Originally posted by @Chad U. :

@Rhett P

First off, "O.N.E." is an O & E which is an Owner's and Encumbrances report, essentially a title search on the current owner for any liens on the property in question.  You can do your search for most properties in Florida online at the respective counties recording and clerk sites. 

A 5 minute search shows that back in 2012, it appears that the property was QCD to the current owner from another individual and no other liens seem to be attached to the owner/property.  But not everything shows up on these sites as there are often misspellings, incorrect classifications, etc.  Therefore it is highly advisable to pull an O&E for properties you seek to purchase, particularly if you are not well versed in title research.  There could be super priority liens as mentioned above such as IRS and state which have rights of redemption periods.  

However, a quick search shows that this property was already redeemed by the current owner on 9/17 and therefore cancelled.   

Sweet chad that was what I was looking for.
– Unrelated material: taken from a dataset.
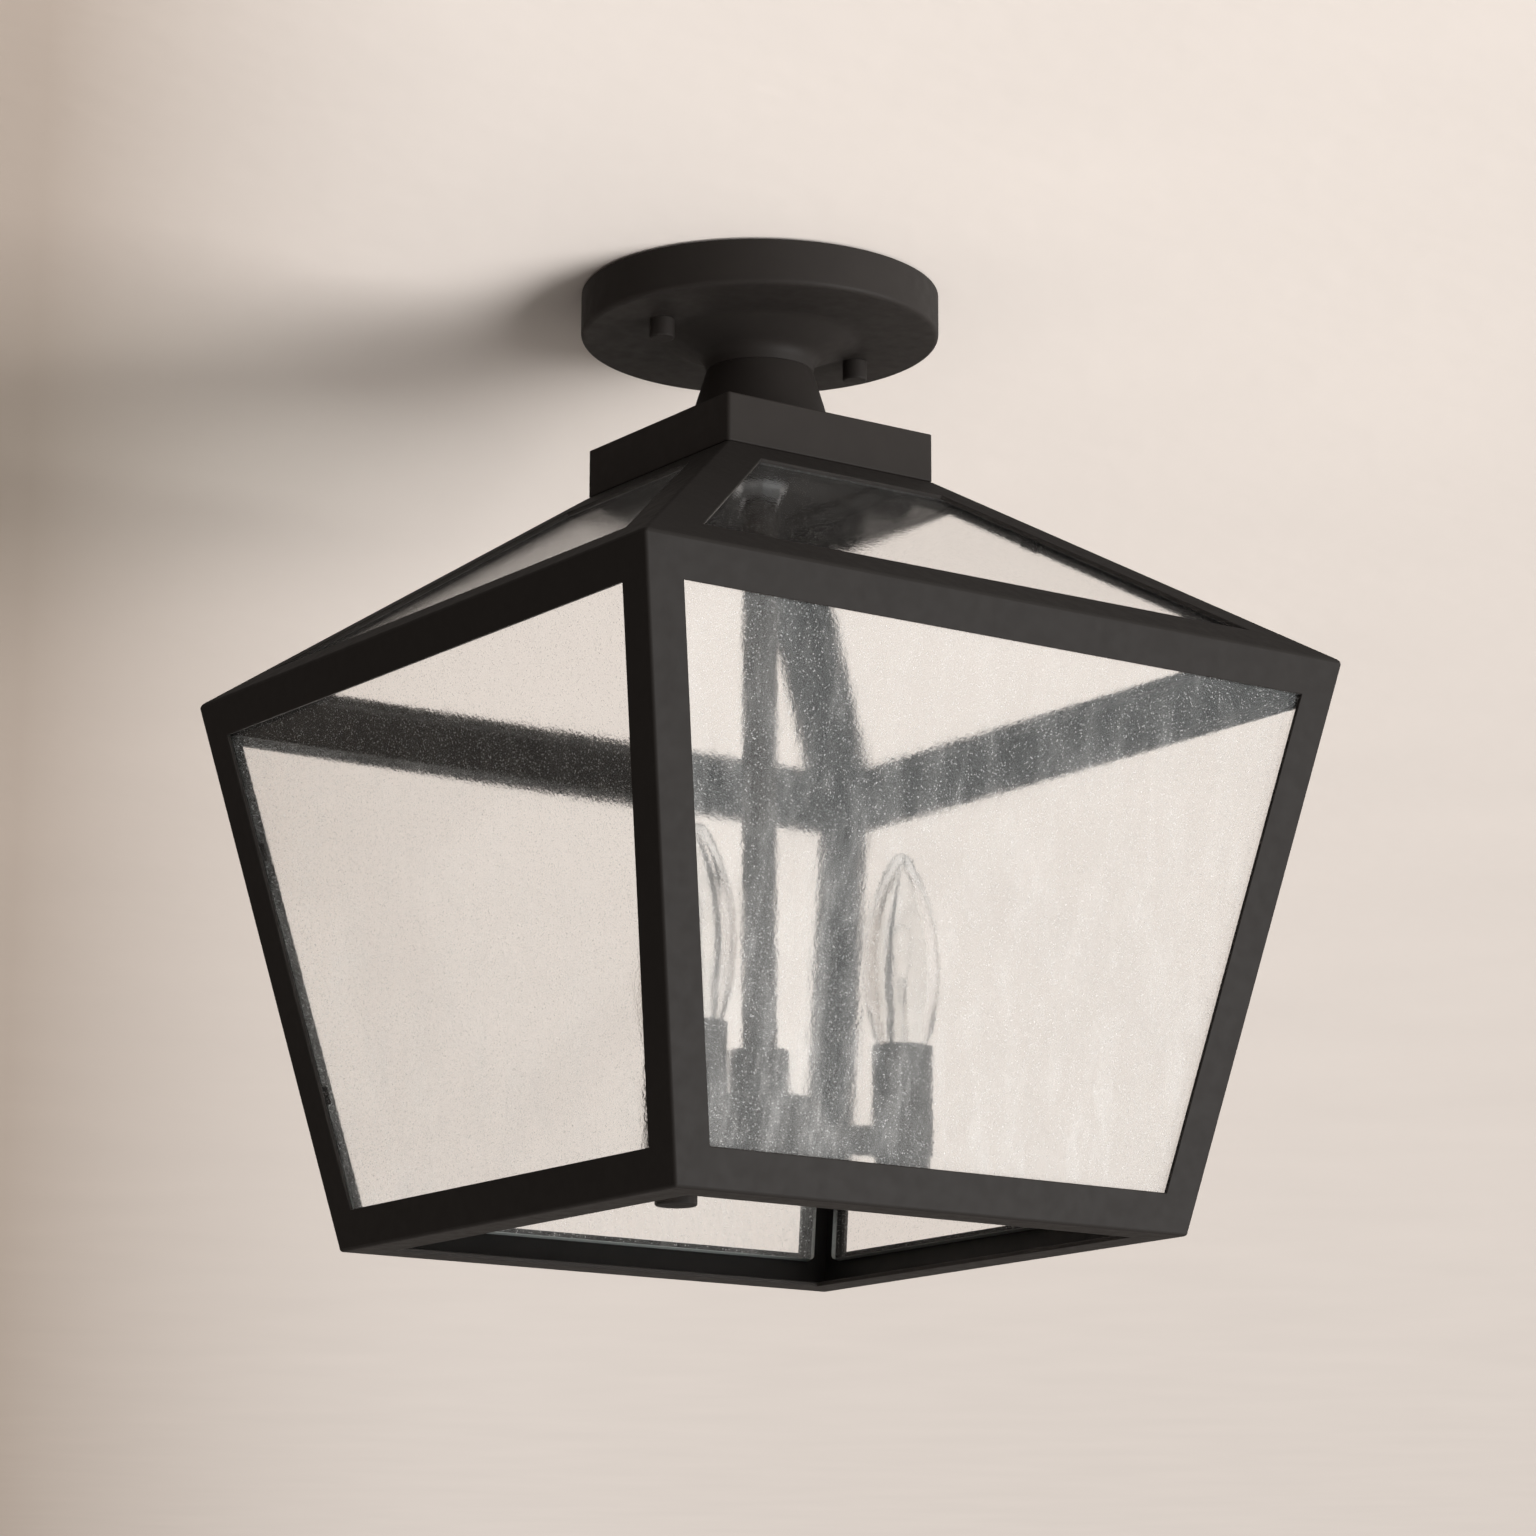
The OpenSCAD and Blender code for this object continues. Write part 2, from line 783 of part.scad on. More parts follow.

So the O & E is just another way of saying title search? Are all title searches costly? I need to do about 3 or 4. What's a good inexpensive site? I really appreciate your help! 

@Rhett P

@Chad U. gives you very good way of finding title search on FL tax deed properties already. 

One additional info may be helpful for you.

Most of the O&E report on tax deed  properties was done 6-8 months before the sale. So that's why the county clerk said there may be additional liens during this period. If you can go back to the same title company & ask them just do the period between their last report & the sale date. that may save you some cost.

@Rhett P.

You can try easytitlesearch.com  They offer O&E's for as low as $35/each if purchased in bulk, otherwise $55/each.  

NOTE: I am not in anyway affiliated with this company nor receive referrals for recommending them.